Your objective:
Look through the listing and locate every line containing the word "materials"; copy those lines.

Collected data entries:

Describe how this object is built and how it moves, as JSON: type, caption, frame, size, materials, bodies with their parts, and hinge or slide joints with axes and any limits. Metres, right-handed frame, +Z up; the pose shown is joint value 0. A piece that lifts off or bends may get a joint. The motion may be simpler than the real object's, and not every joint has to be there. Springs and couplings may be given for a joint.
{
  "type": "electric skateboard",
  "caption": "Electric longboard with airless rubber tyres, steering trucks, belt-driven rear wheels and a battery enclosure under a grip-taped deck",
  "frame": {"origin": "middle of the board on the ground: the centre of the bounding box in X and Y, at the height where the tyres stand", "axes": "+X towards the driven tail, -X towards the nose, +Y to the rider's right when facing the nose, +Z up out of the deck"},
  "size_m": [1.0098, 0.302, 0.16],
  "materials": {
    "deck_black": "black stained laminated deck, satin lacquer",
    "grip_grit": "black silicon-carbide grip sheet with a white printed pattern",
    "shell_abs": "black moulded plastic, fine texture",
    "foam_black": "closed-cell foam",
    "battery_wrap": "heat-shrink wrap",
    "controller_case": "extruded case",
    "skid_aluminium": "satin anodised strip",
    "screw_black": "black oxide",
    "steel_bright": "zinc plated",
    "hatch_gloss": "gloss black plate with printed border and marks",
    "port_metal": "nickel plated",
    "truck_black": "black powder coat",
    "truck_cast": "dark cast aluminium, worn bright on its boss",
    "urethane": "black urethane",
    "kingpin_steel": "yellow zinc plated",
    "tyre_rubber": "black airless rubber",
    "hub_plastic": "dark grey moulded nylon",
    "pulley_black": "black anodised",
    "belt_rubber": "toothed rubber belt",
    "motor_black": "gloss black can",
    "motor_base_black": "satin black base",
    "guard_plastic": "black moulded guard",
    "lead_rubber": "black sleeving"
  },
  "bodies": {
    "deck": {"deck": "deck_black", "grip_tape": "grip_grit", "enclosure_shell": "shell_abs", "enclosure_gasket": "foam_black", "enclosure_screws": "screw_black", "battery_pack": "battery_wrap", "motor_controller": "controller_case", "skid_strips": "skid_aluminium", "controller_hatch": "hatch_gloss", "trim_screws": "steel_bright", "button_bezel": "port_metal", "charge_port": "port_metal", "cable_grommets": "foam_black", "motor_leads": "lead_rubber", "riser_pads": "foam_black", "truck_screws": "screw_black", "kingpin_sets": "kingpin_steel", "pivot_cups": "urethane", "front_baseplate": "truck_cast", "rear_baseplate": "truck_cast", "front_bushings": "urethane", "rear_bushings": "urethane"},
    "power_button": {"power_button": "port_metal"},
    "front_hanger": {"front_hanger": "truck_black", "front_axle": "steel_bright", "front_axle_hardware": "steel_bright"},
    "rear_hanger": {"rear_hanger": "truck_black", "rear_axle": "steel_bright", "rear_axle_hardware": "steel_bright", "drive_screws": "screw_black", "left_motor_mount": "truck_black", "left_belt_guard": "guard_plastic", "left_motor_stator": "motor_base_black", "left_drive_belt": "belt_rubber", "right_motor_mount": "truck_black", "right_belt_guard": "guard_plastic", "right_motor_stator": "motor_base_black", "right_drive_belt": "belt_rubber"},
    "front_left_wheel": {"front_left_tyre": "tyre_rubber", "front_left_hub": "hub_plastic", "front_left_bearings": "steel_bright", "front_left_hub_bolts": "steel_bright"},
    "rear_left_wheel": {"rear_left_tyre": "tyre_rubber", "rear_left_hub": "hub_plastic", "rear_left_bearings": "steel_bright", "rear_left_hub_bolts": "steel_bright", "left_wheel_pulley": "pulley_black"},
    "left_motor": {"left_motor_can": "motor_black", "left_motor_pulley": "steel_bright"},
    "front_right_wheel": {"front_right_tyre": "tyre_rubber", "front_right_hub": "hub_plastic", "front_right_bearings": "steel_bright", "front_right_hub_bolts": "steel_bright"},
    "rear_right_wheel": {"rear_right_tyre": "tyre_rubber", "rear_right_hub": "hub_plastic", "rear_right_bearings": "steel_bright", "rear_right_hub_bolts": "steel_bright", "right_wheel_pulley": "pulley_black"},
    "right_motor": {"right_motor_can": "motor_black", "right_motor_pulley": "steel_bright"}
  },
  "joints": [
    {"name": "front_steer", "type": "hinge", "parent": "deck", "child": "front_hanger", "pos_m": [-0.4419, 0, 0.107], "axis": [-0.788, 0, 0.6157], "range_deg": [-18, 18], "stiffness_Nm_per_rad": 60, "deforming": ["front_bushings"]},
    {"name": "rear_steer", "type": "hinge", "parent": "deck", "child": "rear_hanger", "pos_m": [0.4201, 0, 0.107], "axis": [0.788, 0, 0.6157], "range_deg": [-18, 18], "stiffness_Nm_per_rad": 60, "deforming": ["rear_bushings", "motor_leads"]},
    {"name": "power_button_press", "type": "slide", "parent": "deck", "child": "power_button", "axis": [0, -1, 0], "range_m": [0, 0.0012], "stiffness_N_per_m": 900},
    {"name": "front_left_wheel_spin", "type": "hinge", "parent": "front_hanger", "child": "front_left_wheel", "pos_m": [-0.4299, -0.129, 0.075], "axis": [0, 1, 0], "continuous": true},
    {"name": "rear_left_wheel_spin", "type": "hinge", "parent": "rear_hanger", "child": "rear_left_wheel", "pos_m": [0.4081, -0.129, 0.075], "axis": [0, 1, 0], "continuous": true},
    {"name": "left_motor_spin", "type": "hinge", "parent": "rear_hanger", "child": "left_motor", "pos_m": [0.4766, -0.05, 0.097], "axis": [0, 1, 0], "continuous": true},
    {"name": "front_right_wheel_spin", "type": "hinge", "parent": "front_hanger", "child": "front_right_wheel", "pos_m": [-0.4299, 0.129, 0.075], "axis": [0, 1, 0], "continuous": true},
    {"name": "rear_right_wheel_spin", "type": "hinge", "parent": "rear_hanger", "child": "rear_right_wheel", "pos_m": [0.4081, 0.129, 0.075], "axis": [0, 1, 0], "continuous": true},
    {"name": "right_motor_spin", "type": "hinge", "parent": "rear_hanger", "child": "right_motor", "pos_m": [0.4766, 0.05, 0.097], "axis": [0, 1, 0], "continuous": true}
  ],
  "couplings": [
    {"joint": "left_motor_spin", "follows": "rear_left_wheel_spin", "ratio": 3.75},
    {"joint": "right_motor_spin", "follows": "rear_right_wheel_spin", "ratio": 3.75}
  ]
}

...

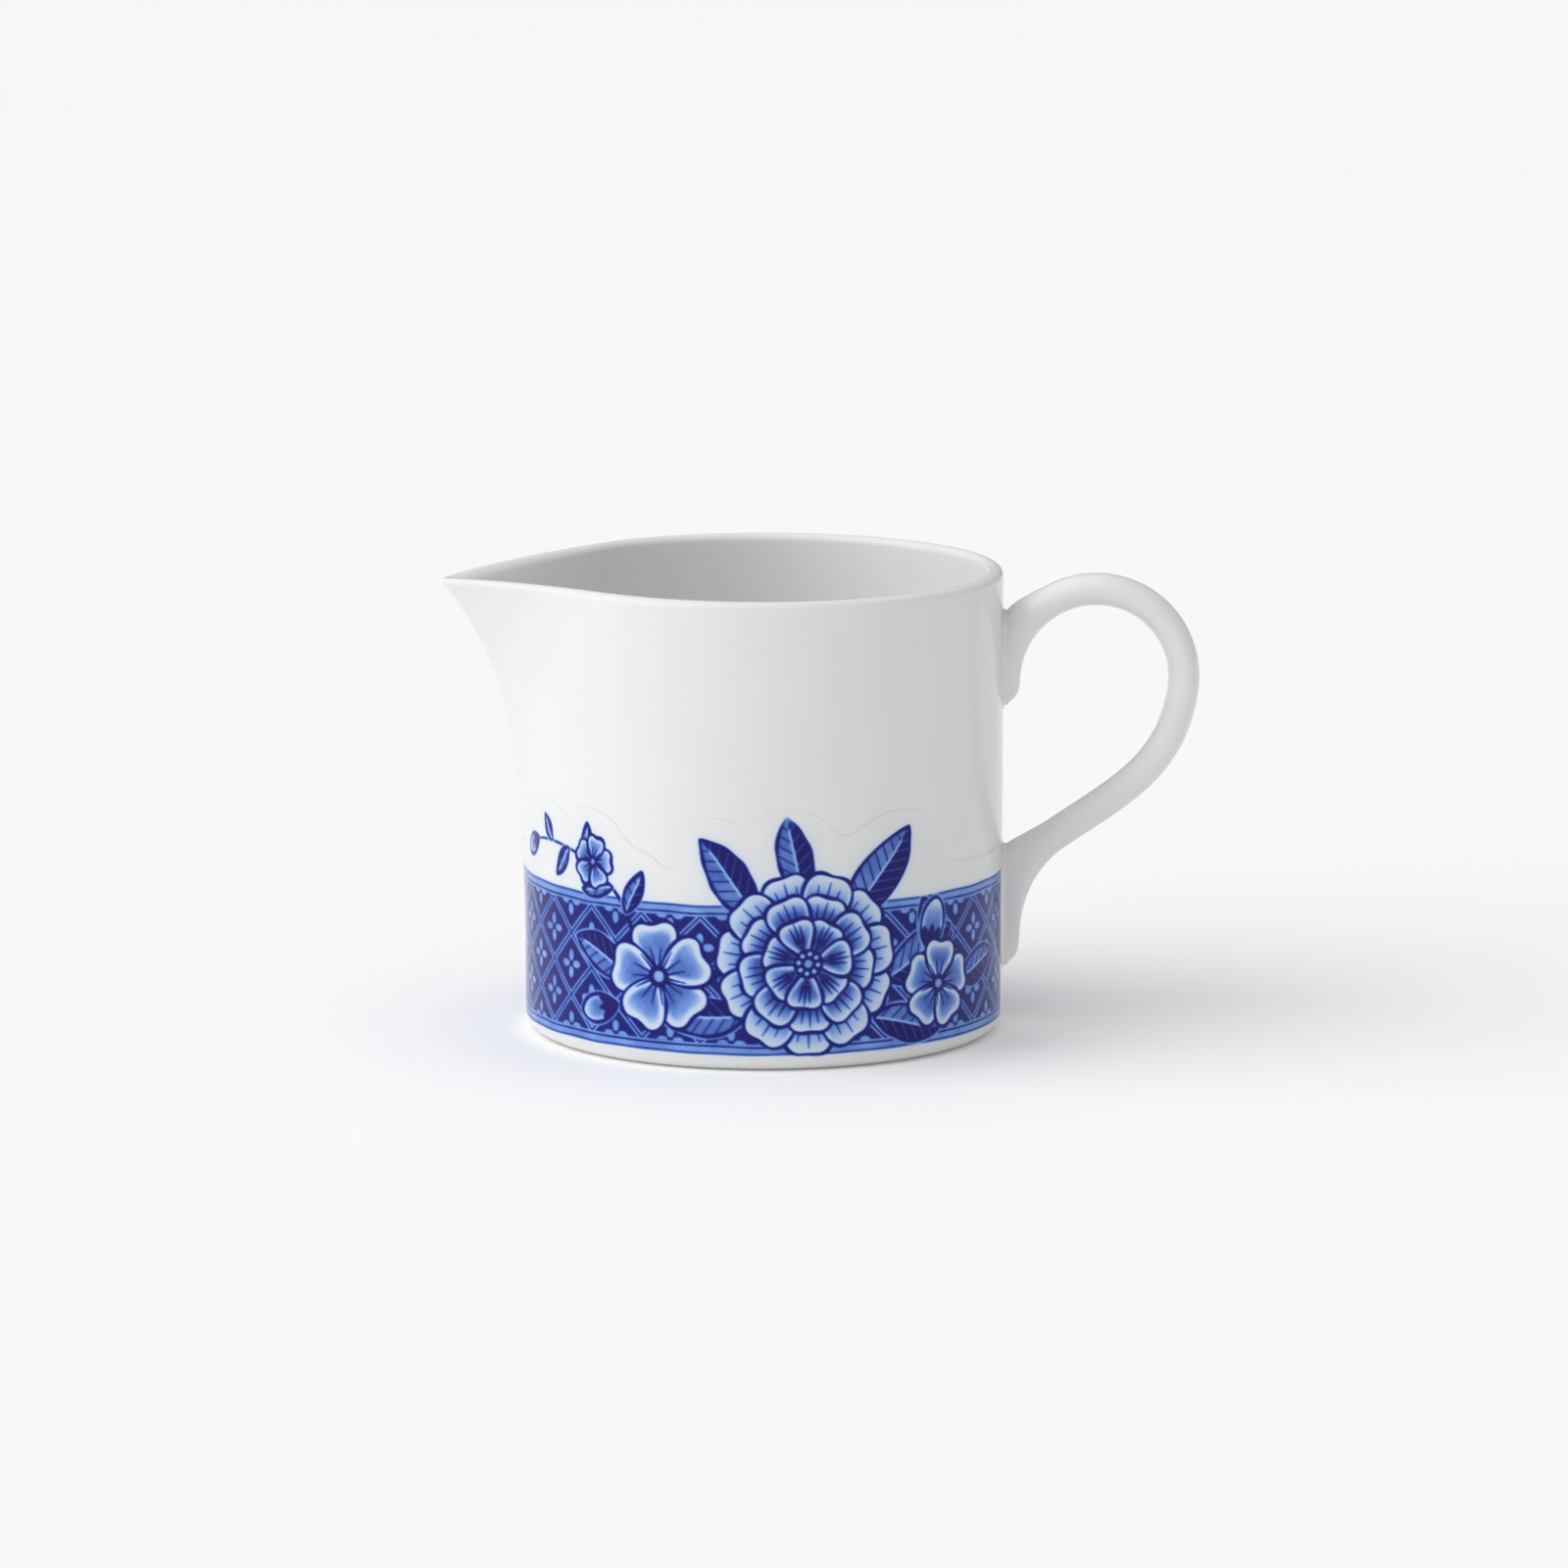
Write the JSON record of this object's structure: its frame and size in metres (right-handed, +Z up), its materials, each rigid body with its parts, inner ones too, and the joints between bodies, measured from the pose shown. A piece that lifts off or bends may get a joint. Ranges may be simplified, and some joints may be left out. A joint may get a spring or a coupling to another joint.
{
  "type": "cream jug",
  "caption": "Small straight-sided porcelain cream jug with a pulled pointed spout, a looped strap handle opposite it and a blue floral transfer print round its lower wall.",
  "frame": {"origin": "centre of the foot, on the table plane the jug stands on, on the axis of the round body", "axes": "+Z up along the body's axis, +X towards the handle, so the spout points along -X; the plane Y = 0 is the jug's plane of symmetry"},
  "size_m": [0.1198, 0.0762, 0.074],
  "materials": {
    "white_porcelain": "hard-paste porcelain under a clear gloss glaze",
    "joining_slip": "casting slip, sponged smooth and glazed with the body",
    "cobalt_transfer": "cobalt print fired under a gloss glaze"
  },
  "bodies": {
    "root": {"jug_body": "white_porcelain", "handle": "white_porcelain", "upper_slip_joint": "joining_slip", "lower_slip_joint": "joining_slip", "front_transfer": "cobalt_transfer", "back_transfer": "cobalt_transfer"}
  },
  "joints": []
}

Exercise result:
Describe how this object is built and how it moves, as JSON: type, caption, frame, size, materials, bodies with their parts, and hinge or slide joints with axes and any limits. Metres, right-handed frame, +Z up; the pose shown is joint value 0. A piece that lifts off or bends may get a joint. The motion may be simpler than the real object's, and not every joint has to be there. Springs and couplings may be given for a joint.
  "materials": {
Write the JSON record of this object's structure: its frame and size in metres (right-handed, +Z up), its materials, each rigid body with its parts, inner ones too, and the joints between bodies, measured from the pose shown. A piece that lifts off or bends may get a joint. Ranges may be simplified, and some joints may be left out. A joint may get a spring or a coupling to another joint.
  "materials": {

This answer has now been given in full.